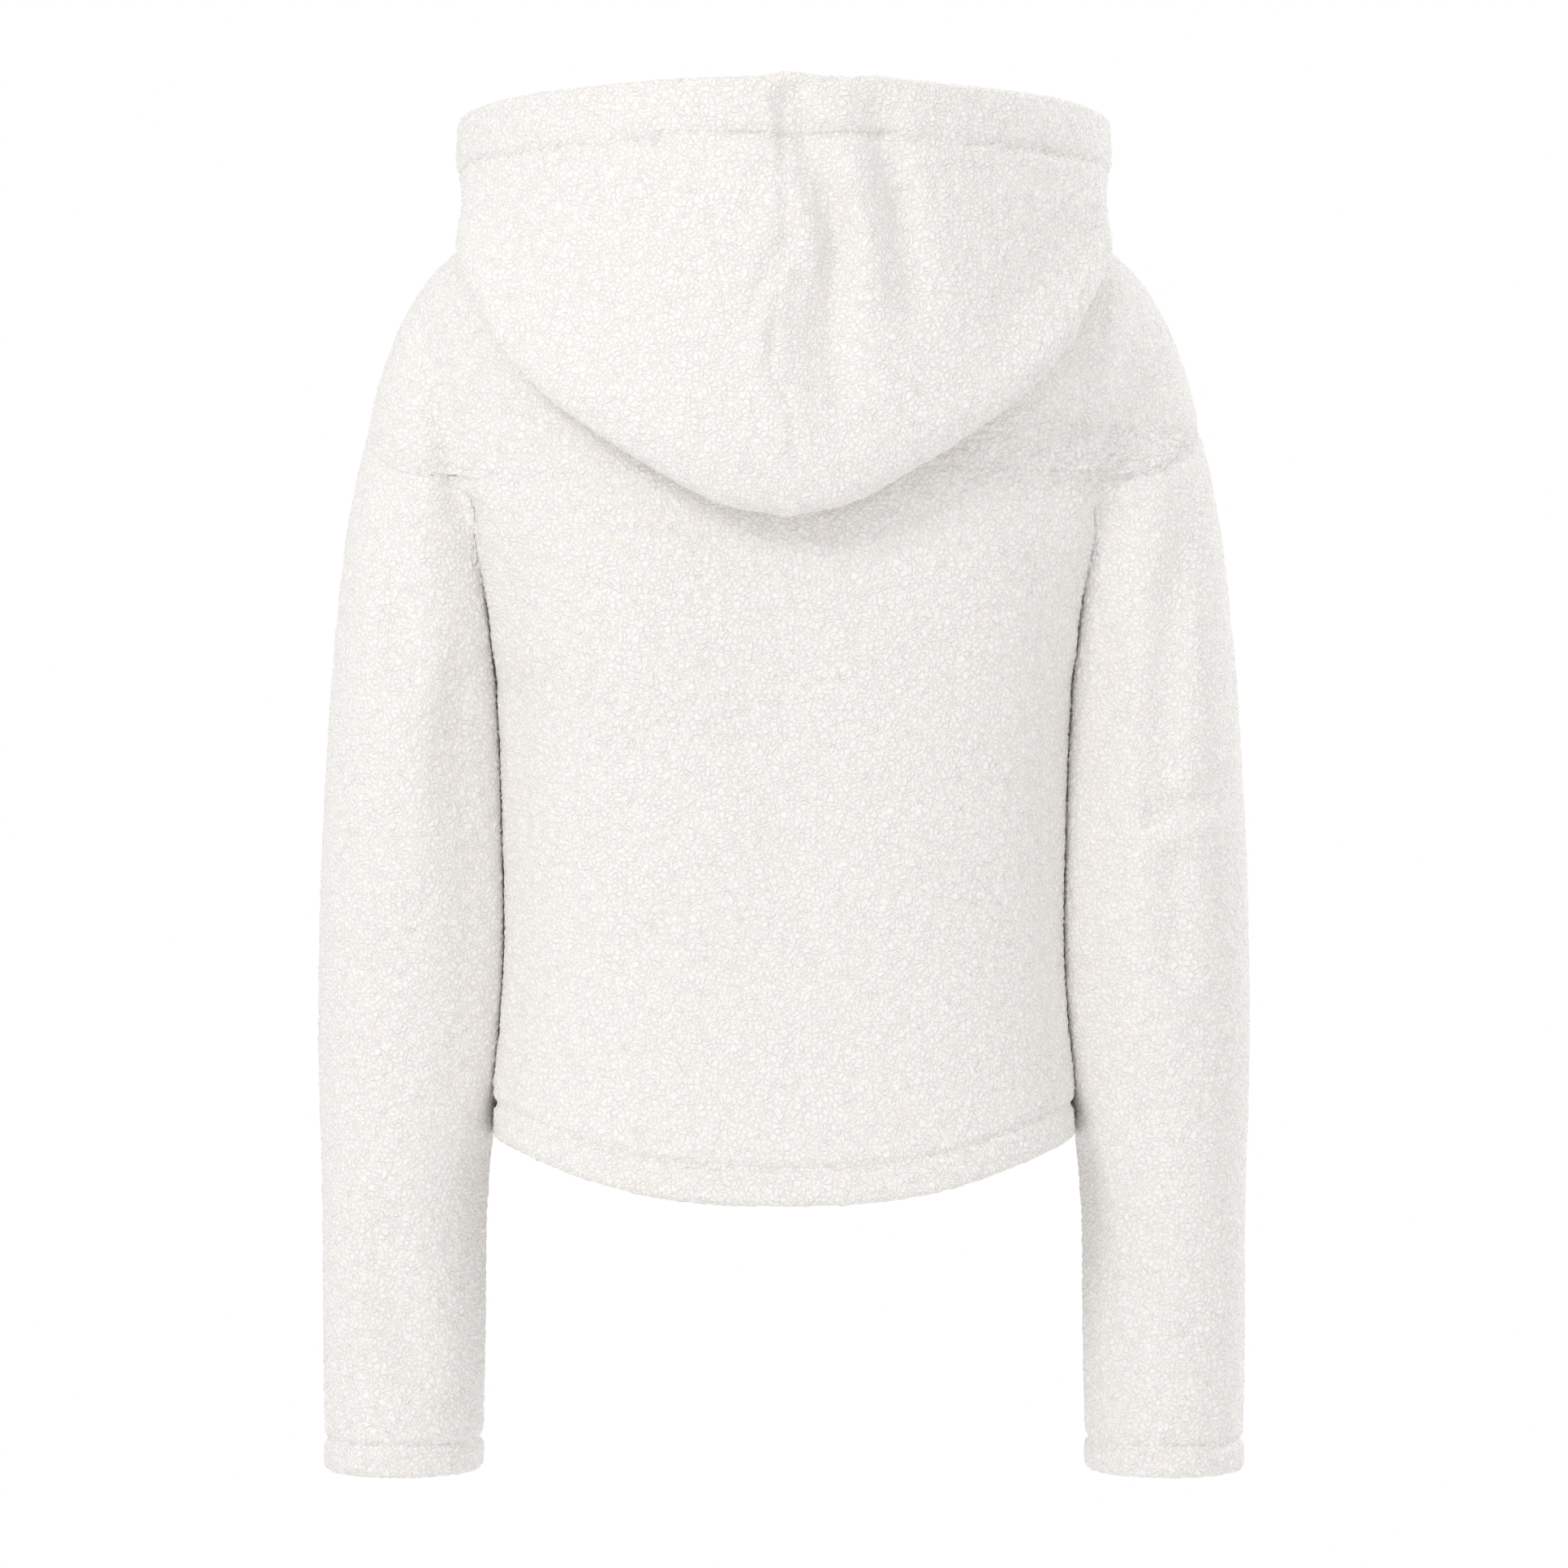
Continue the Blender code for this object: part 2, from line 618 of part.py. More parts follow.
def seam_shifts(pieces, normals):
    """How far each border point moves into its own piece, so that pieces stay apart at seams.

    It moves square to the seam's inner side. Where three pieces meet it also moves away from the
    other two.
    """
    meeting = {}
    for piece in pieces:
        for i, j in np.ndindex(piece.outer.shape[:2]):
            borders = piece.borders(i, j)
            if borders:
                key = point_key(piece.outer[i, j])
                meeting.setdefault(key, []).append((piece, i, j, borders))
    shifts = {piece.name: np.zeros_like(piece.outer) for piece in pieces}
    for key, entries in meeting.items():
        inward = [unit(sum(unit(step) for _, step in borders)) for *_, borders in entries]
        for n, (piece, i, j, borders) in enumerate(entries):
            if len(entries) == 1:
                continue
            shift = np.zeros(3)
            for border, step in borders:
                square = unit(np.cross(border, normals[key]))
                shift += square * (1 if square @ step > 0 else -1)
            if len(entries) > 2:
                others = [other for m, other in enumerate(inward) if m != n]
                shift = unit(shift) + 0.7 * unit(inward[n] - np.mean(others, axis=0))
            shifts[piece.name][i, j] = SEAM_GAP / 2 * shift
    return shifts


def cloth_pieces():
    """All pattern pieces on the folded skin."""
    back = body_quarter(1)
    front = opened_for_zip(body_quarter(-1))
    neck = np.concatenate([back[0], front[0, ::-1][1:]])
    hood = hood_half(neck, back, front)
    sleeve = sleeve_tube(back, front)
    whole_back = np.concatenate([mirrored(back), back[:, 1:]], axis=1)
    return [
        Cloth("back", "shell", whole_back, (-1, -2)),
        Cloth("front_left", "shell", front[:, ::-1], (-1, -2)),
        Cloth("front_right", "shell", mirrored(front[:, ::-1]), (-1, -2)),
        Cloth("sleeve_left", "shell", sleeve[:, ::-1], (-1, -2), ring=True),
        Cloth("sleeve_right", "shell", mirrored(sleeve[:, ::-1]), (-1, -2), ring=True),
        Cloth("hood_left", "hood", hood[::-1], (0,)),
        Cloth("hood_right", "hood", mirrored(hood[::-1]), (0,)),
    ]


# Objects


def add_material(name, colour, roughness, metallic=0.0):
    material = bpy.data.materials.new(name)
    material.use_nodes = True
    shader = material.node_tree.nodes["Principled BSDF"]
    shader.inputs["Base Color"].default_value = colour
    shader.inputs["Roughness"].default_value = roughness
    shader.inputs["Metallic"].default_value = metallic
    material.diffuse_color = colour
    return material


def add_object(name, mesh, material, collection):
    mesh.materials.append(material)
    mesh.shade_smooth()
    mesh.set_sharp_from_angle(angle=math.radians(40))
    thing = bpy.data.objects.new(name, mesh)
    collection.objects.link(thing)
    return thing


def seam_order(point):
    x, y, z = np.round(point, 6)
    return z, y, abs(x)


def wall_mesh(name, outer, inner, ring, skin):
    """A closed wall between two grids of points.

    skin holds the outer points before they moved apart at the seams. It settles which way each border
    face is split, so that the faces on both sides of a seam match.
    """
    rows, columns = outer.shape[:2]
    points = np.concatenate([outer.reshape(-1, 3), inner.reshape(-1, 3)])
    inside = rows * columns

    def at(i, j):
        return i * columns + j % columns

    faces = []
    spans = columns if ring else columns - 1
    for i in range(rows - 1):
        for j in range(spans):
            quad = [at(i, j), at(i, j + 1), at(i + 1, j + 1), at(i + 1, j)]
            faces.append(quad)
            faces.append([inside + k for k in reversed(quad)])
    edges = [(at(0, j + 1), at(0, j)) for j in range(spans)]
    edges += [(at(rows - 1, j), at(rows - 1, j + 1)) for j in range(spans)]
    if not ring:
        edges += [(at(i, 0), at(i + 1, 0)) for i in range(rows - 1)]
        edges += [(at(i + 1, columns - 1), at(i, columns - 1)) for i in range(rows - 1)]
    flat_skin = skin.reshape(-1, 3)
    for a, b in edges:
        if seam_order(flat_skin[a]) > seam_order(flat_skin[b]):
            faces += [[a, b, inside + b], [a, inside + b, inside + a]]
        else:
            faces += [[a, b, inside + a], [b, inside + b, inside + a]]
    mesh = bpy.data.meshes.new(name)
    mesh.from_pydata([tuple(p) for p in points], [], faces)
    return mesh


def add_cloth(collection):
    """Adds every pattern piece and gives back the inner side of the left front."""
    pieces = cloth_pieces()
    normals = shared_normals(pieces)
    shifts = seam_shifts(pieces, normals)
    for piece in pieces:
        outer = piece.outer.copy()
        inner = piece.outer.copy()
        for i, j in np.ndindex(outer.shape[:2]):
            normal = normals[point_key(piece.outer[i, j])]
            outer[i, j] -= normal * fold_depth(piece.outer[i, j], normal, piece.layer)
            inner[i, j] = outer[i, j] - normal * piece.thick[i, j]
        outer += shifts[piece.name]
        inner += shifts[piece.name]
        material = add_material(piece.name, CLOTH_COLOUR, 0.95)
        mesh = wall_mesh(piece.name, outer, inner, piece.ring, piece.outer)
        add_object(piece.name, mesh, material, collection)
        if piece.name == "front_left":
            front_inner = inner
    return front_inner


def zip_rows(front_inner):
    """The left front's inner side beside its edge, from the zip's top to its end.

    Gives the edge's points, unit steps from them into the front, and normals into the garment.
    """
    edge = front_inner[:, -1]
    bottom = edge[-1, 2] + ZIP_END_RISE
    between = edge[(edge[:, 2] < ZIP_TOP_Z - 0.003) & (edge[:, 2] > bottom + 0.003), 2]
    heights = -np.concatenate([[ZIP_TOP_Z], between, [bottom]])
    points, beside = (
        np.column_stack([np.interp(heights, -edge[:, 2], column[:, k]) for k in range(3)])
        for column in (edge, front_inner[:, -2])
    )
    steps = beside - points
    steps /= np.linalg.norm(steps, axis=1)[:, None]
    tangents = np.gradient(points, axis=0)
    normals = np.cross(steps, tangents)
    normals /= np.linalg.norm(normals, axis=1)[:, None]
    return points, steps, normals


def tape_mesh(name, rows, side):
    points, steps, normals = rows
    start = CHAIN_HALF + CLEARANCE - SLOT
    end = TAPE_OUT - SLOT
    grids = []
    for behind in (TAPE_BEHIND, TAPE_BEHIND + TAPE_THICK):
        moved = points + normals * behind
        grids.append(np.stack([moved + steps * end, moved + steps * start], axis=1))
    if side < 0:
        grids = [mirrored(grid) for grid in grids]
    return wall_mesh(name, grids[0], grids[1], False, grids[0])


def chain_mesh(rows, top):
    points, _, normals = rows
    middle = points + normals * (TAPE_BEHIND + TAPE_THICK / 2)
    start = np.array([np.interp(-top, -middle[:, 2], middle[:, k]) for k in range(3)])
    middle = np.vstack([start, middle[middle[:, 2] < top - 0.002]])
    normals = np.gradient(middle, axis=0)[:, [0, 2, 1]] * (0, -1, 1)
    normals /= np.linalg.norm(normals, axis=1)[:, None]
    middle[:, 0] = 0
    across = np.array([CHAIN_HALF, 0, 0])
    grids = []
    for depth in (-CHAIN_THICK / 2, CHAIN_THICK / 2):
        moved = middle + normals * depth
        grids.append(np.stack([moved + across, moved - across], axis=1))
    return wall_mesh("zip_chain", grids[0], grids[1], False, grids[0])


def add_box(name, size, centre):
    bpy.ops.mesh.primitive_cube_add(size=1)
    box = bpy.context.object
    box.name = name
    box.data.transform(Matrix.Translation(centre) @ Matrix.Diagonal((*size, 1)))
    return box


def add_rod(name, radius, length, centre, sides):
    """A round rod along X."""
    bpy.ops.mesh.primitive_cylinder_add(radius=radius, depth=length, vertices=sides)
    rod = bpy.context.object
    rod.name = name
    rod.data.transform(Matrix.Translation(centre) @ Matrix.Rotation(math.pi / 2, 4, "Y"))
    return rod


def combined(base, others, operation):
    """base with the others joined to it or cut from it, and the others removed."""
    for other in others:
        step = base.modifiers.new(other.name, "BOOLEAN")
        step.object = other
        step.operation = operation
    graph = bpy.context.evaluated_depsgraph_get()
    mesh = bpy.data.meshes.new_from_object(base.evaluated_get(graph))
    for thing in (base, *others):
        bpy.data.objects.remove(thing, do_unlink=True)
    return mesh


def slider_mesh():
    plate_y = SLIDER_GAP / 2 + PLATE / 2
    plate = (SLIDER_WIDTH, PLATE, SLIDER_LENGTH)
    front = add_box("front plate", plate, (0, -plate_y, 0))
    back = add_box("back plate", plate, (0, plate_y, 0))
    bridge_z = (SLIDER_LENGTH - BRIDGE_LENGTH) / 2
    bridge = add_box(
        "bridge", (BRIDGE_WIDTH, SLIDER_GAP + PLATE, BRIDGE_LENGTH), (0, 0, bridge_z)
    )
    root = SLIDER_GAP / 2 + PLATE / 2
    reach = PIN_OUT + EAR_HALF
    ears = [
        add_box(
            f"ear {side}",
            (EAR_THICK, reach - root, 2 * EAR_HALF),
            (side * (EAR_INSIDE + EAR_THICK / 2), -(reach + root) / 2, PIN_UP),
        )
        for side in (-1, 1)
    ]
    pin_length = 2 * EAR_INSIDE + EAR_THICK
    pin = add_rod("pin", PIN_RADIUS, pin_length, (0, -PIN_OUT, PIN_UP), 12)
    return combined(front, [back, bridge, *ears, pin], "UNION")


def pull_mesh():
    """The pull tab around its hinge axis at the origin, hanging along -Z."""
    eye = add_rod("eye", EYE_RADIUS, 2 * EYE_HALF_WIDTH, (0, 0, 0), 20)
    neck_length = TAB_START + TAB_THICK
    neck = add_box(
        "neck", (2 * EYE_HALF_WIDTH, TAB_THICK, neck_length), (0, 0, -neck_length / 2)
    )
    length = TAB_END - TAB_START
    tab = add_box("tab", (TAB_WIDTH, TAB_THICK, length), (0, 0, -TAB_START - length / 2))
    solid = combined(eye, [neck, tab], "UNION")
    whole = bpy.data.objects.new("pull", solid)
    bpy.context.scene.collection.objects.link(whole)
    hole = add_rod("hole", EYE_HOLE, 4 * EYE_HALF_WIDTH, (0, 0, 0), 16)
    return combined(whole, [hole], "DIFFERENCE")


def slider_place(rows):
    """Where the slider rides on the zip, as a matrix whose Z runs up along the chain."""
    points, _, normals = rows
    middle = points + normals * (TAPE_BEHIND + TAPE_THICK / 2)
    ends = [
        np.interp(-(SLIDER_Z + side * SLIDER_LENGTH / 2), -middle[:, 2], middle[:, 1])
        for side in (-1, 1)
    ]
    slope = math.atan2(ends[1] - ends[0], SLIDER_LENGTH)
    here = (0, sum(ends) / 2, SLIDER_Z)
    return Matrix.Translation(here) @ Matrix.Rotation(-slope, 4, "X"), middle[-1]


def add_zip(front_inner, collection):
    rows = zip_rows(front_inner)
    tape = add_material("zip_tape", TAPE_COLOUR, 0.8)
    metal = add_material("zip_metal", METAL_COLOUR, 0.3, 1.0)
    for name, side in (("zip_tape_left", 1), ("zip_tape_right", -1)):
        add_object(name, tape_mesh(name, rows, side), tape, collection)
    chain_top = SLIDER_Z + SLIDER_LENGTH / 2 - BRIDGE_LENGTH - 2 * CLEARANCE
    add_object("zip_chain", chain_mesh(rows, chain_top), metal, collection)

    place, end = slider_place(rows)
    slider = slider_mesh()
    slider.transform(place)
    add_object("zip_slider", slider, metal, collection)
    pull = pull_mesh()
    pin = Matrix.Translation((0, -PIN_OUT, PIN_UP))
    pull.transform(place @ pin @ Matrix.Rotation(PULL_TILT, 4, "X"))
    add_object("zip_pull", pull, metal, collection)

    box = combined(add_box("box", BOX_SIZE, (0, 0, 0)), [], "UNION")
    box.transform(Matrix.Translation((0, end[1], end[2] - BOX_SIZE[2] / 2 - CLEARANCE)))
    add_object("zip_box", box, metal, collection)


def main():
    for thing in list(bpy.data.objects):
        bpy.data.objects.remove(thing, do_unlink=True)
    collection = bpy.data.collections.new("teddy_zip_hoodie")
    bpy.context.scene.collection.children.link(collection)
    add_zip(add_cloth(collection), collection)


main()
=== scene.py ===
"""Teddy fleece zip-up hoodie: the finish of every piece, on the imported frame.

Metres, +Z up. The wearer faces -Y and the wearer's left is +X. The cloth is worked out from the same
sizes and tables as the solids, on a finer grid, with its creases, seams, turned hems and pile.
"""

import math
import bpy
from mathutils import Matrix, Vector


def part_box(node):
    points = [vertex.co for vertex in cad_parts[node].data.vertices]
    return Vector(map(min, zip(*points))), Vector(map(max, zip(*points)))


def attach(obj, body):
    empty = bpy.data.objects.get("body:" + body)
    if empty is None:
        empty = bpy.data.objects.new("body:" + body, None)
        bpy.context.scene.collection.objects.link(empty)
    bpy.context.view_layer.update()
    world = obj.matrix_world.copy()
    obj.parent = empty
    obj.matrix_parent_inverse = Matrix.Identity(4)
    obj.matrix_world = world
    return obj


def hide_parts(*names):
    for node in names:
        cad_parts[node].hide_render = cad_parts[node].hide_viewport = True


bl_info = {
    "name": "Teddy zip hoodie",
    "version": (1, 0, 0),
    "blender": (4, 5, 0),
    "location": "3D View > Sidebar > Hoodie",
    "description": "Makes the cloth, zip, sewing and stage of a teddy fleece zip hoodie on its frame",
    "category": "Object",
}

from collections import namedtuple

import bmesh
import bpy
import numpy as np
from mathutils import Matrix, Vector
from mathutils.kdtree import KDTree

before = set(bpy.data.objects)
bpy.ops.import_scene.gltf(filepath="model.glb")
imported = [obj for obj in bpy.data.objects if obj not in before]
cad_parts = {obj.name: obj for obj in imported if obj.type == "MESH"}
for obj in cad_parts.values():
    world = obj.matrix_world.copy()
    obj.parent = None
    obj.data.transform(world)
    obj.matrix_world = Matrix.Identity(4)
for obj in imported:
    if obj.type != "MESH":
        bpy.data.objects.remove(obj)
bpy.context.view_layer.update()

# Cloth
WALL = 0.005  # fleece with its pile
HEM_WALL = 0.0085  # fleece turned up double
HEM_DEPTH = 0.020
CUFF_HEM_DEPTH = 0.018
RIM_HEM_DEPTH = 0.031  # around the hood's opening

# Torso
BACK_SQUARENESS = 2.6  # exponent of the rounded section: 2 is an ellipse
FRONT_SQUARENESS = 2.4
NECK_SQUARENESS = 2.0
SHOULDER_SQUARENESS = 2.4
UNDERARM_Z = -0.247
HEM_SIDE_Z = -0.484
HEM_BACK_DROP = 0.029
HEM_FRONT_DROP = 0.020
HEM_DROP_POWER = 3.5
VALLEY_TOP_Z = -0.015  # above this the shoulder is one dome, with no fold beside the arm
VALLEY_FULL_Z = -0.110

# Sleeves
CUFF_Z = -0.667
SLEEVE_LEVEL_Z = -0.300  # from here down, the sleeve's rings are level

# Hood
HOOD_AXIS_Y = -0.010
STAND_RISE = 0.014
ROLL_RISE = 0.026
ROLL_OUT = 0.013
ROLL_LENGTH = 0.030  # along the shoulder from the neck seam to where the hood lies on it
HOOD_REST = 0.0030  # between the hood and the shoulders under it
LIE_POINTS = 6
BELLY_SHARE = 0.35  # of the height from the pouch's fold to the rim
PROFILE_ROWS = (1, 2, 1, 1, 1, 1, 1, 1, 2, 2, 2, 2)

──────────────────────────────

Written problem - Please print exactly, and only, the lines from the line with "place, end = slider_place(rows)" to the line with "if empty is", both included.

Completed exercise -
    place, end = slider_place(rows)
    slider = slider_mesh()
    slider.transform(place)
    add_object("zip_slider", slider, metal, collection)
    pull = pull_mesh()
    pin = Matrix.Translation((0, -PIN_OUT, PIN_UP))
    pull.transform(place @ pin @ Matrix.Rotation(PULL_TILT, 4, "X"))
    add_object("zip_pull", pull, metal, collection)

    box = combined(add_box("box", BOX_SIZE, (0, 0, 0)), [], "UNION")
    box.transform(Matrix.Translation((0, end[1], end[2] - BOX_SIZE[2] / 2 - CLEARANCE)))
    add_object("zip_box", box, metal, collection)


def main():
    for thing in list(bpy.data.objects):
        bpy.data.objects.remove(thing, do_unlink=True)
    collection = bpy.data.collections.new("teddy_zip_hoodie")
    bpy.context.scene.collection.children.link(collection)
    add_zip(add_cloth(collection), collection)


main()
=== scene.py ===
"""Teddy fleece zip-up hoodie: the finish of every piece, on the imported frame.

Metres, +Z up. The wearer faces -Y and the wearer's left is +X. The cloth is worked out from the same
sizes and tables as the solids, on a finer grid, with its creases, seams, turned hems and pile.
"""

import math
import bpy
from mathutils import Matrix, Vector


def part_box(node):
    points = [vertex.co for vertex in cad_parts[node].data.vertices]
    return Vector(map(min, zip(*points))), Vector(map(max, zip(*points)))


def attach(obj, body):
    empty = bpy.data.objects.get("body:" + body)
    if empty is None:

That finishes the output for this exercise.